Please note: This seminar will take place online.
Ananya Kumar, PhD candidate
Department of Computer Science, Stanford University
Machine learning systems are not robust—they suffer large drops in accuracy when deployed in different environments from what they were trained on. In this talk, I show that the foundation model paradigm—adapting models that are pretrained on broad unlabeled data—is a principled solution that leads to state-of-the-art robustness. I will focus on the key ingredients: how we should adapt and pretrain models for robustness. (1) First, I will show that the standard approach of adaptation (updating all the model’s parameters) can distort pretrained representations and perform poorly out-of-distribution.
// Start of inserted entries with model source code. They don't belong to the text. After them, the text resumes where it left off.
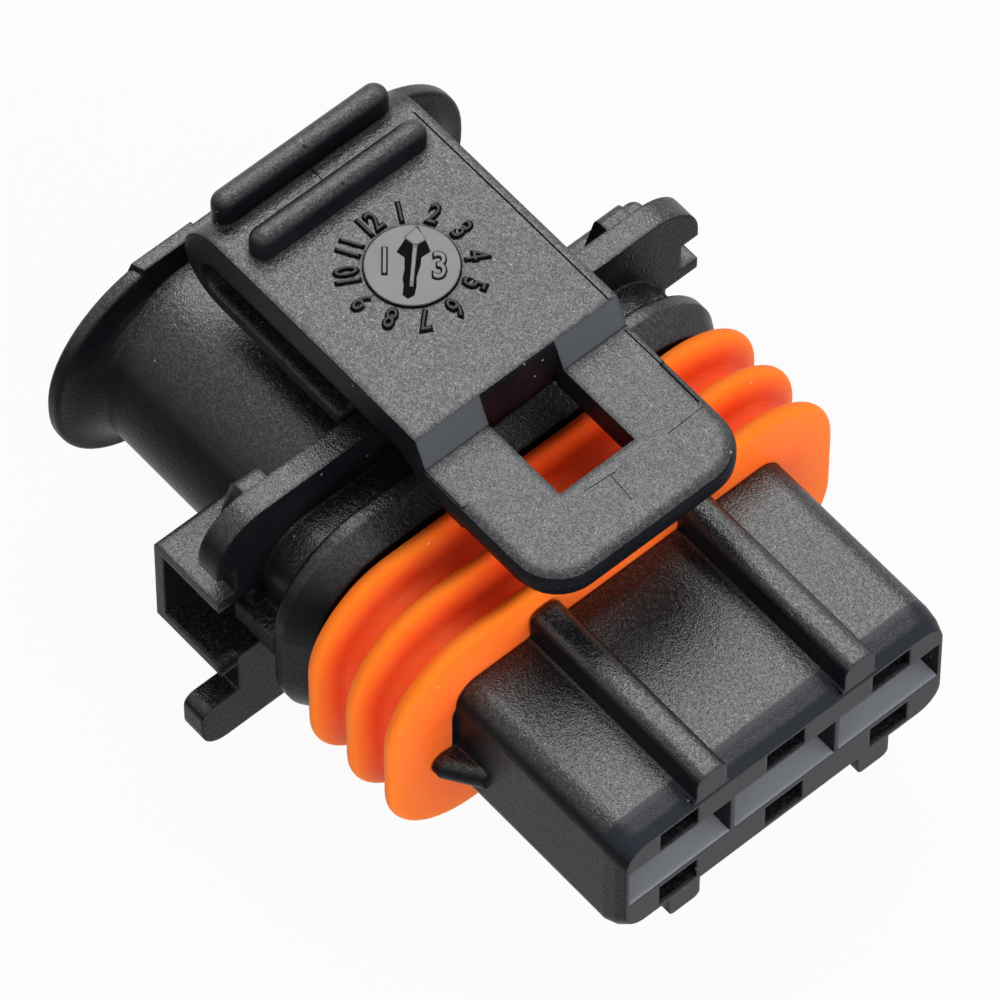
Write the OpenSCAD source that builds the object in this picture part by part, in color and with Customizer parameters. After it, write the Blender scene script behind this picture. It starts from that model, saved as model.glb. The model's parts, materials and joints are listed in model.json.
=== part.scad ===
// Three-way sealed automotive connector: socket housing with a rocking latch and a radial seal.
// Millimetres. X is the mating axis (the mating face is at x = 0 and looks along +X),
// Y is the width, Z is up. The latch is on top.

/* [Contacts] */
// Distance between neighbouring contacts
pitch = 5; // [4.9:0.05:5.2]
// Height of the contact axis above the body axis
contact_z = 0.57; // [0.45:0.01:0.65]
// Width of a contact box
box_w = 2.9; // [2.6:0.05:3]
// Height of a contact box
box_h = 2.2; // [2:0.05:2.3]
// Sheet thickness of a contact
contact_t = 0.25; // [0.15:0.05:0.3]
// Width of the wire crimp
crimp_w = 1.5; // [1.3:0.05:1.6]

/* [Front block] */
// Wall between two neighbouring front mouths
web = 0.2; // [0.16:0.02:0.5]
// Wall outside the outer front mouths
side_wall = 0.34; // [0.3:0.02:0.5]
// Height of a front mouth
mouth_h = 2.1; // [1.8:0.05:2.2]
// Width of the small windows above and below each mouth
window_w = 1.77; // [1.4:0.01:2.2]
// Length of the front block, from the mating face to the radial seal
block_len = 8.95; // [8.6:0.05:9.2]
// Top of the front block
block_top = 3.25; // [3.15:0.05:3.5]
// Underside of the front block
block_bottom = -2.95; // [-3.2:0.05:-2.85]
// Corner radius of the front block
block_r = 1; // [0.8:0.1:1.2]
// Width of a top rib
rib_w = 1.4; // [1.1:0.1:1.8]
// Height of the ribs above the block
rib_h = 1.35; // [1:0.05:1.5]
// Distance of a top rib from the middle
rib_y = 3.48; // [3.2:0.02:3.8]
// Width of a coding key
key_w = 1.46; // [1.2:0.02:1.7]

/* [Radial seal] */
// Radial thickness of the seal over a lip
seal_t = 2.65; // [2.4:0.05:2.8]
// Distance between two lips
lip_pitch = 2.07; // [1.9:0.01:2.2]
// Depth of the grooves between the lips
groove_d = 1.15; // [0.9:0.05:1.3]
// Half height of the seat that carries the seal
seat_hh = 2.8; // [2.6:0.05:3]

/* [Rear body] */
// Length of the rear tube with its bell, behind the flange
tube_len = 10.7; // [10:0.1:11.5]
// Thickness of the collar behind the seal
collar_t = 0.6; // [0.5:0.05:0.9]
// Gap between the collar and the flange
neck_len = 1.58; // [1.5:0.01:1.9]
// Thickness of the flange
flange_t = 1.03; // [0.9:0.01:1.2]
// Half width over the upper ears of the flange
ear_hw = 11.35; // [11.1:0.05:11.6]
// Top of the flange
flange_top = 6.42; // [6.2:0.02:6.6]
// Half width over the lower arms of the flange
arm_hw = 12.3; // [11.9:0.05:12.6]
// Underside of the lower arms
arm_bottom = -6.65; // [-6.9:0.05:-6.5]
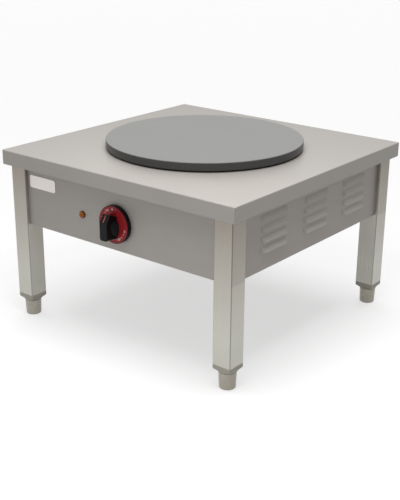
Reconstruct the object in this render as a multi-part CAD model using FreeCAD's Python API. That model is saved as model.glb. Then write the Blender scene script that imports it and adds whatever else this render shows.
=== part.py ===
import FreeCAD, Part
import math
import os

# Electric crepe maker: a folded stainless table on four square legs, with a round
# cast-iron griddle plate on top and its heater, thermostat and wiring inside.
# Millimetres. +Z is up and the floor is Z = 0. The front, with the knob, faces -Y.
# The origin is on the floor, under the middle of the table.

V = FreeCAD.Vector
X_AXIS = V(1, 0, 0)
Y_AXIS = V(0, 1, 0)
Z_AXIS = V(0, 0, 1)

# Table top
top_width = 580.0
top_depth = 570.0
table_height = 356.0
top_gauge = 1.5
rim_drop = 29.0
rim_return = 9.0
top_corner_radius = 3.0
top_fold_radius = 1.6
plate_opening = 328.0

# Legs, their plastic inserts and the screw feet
leg_width = 40.0
leg_wall = 1.5
leg_corner_radius = 2.0
leg_inset = 12.0
foot_height = 33.0
foot_radius_top = 16.8
foot_radius_bottom = 15.4
foot_edge_radius = 3.0
foot_stop_gap = 0.9
stem_radius = 5.0
stem_length = 45.0
stem_clearance = 0.08
insert_flange = 15.0
insert_neck = 6.0
insert_neck_radius = 17.4
insert_plug = 30.0
insert_clearance = 0.2

# Housing panels and the bottom cover
housing_drop = 150.0
panel_setback = 7.0
panel_gauge = 1.2
side_flange = 24.0
edge_flange = 16.0
flange_relief = 2.0
panel_screw_inset = 30.0
panel_screw_radius = 2.4
panel_screw_length = 8.0
panel_screw_head = 4.6
panel_screw_head_height = 2.6
screw_clearance = 0.1
cover_gauge = 1.0
cover_inset = 3.0
cover_leg_gap = 1.0
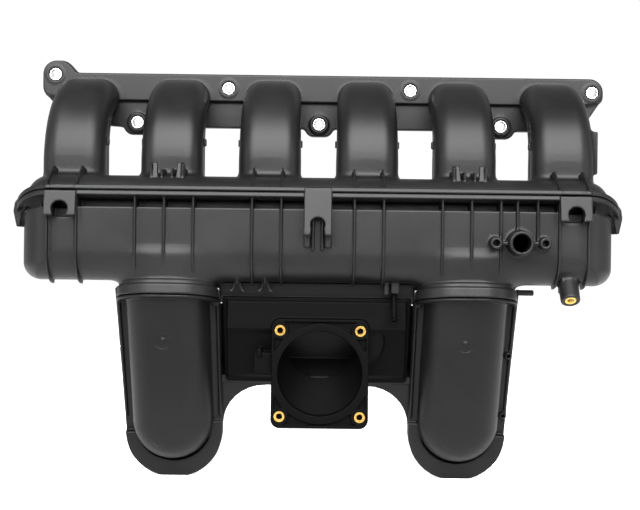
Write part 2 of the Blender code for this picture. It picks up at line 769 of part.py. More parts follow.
def make_throttle_shell():
    """The wall between the lobes' front shells, with the neck and the square flange for the throttle body."""
    right = [(86.5, -2, 0), (84.5, 3 - CROSSBAR_FOOT, 0), (80.5, -CROSSBAR_FOOT, 0)]
    plate = right + [(-u, v, r) for u, v, r in right[::-1]]
    shell = part("throttle_shell", "throttle_plastic", prism(rounded_outline(plate), on_weld, GAP / 2, WELD_FLANGE))
    add(shell, crossbar(CROSSBAR_FRONT), neck_tube(THROTTLE_WALL))
    flange = rounded_rectangle(*THROTTLE_SIZE, 8, (THROTTLE_X, THROTTLE_Z))
    add(shell, prism(flange, on_front, THROTTLE_FACE - THROTTLE_THICK, THROTTLE_FACE))
    add(shell, block((-57, 94, -261.5), (-38, 108, -243.5)), peg(42, -233, 21, 96, 106, sides=20))
    cut(shell, crossbar(CROSSBAR_FRONT, WALL), neck_tube(0, 2))
    for x, z in throttle_bolt_places():
        cut(shell, peg(x, z, INSERT_RADIUS + GAP, THROTTLE_FACE - 5, THROTTLE_FACE + 1, sides=12))
    return shell


def throttle_bolt_places():
    across, up = (value / 2 for value in THROTTLE_BOLTS)
    return [(THROTTLE_X + su * across, THROTTLE_Z + sv * up) for su, sv in ((-1, 1), (1, 1), (-1, -1), (1, -1))]


def make_throttle_insert(number):
    x, z = throttle_bolt_places()[number]
    outer, inner = circle(INSERT_RADIUS, (x, z), 12), circle(INSERT_BORE, (x, z), 12)
    solid = ring_prism(outer, inner, on_front, THROTTLE_FACE - 5 + GAP, THROTTLE_FACE - GAP)
    return part(f"throttle_insert_{number + 1}", "insert_brass", solid)


def make_bracket_insert():
    start, end = bracket_boss_point(INSERT_LENGTH), bracket_boss_point(GAP)
    turn = (end - start).to_track_quat("Z", "Y").to_matrix()

    def place(u, v, w):
        return start + turn @ Vector((u, v, w))

    outer, inner = circle(INSERT_RADIUS, sides=12), circle(INSERT_BORE, sides=12)
    return part("bracket_insert", "insert_brass", ring_prism(outer, inner, place, 0, (end - start).length))


def build():
    make_upper_shell()
    for number in range(PORT_COUNT):
        make_runner_inner_shell(number)
        make_port_seal(number)
    for number in range(len(HEAD_BOLTS)):
        make_limiter(number)
    make_lower_shell()
    for side, name in ((-1, "duct_front_shell_left"), (1, "duct_front_shell_right")):
        make_duct_front_shell(side, name)
    make_duct_rear_shell()
    make_throttle_shell()
    for number in range(len(throttle_bolt_places())):
        make_throttle_insert(number)
    make_bracket_insert()
    make_vacuum_pipe()
    make_vacuum_cap()


build()
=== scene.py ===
"""Looks of the intake manifold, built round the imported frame.

Every moulding is modelled as a field of signed distances on a fine grid, where shapes join with moulded fillets, and
is then turned into a mesh. A grid's axes are x along the row of ports, d (depth) forwards from the head flange's
mating face, and z up, all in millimetres; a tilted piece has a grid of its own that is turned into place at the end.
"""

from math import atan2, ceil, copysign, cos, pi, radians, sin, tan

import bpy
import numpy as np
import openvdb
from mathutils import Matrix, Vector


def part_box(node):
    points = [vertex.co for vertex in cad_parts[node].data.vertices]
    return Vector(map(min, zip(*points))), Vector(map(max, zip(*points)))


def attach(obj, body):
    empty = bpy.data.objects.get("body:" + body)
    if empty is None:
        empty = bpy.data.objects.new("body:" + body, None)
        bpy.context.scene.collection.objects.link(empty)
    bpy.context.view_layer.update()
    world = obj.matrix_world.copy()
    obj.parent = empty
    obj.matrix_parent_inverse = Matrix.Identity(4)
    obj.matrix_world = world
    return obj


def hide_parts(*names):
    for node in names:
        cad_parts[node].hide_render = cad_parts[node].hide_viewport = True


MM = 0.001
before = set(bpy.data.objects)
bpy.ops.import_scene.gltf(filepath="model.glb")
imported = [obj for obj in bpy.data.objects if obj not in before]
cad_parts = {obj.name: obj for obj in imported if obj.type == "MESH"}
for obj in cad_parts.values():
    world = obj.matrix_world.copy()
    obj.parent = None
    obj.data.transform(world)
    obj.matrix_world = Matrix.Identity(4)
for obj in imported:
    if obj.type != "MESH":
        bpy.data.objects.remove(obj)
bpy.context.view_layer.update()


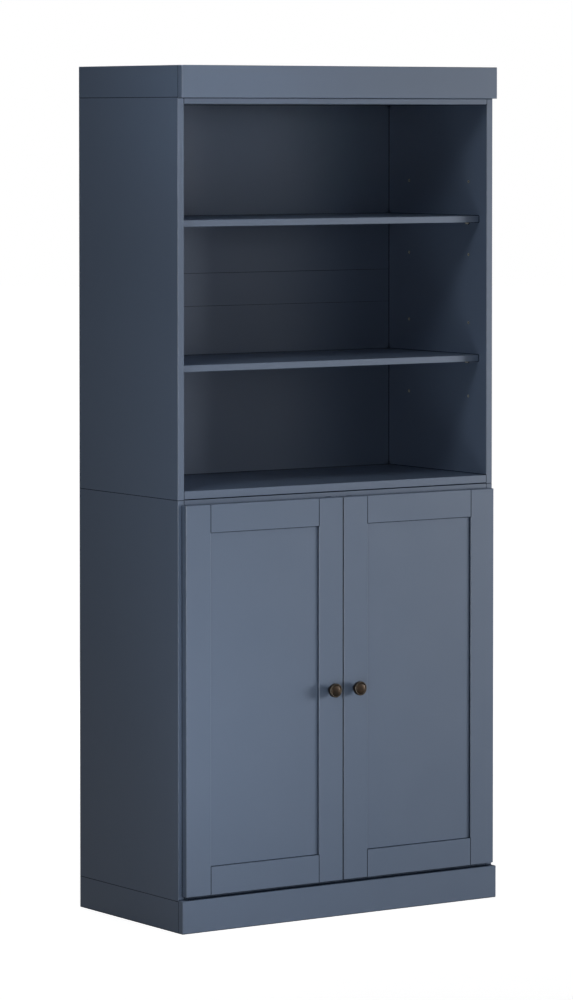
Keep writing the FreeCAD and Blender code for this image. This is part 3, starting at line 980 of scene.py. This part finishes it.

Our theoretical analysis leads to better methods for adaptation and state-of-the-art accuracies on ImageNet and in applications such as satellite remote sensing, wildlife conservation, and radiology. (2) Next, we will examine how to pretrain good representations from unlabeled data. I show that contrastive pretraining on unlabeled data (before adapting to labeled data in one domain) improves accuracy even on domains where we had no labels. We explain why pretraining works in a very different way from some classical domain adaptation intuitions—by connecting different domains instead of collapsing their representations together. Our theory predicts phenomena on real datasets, and leads to improved pretraining methods.
Bio: Ananya Kumar is a Ph.D. candidate in the Department of Computer Science at Stanford University, advised by Percy Liang and Tengyu Ma. His work focuses on representation learning, foundation models, and reliable machine learning. His papers have been recognized with several Spotlight and Oral presentations at NeurIPS, ICML, and ICLR, and his research is supported by a Stanford Graduate Fellowship.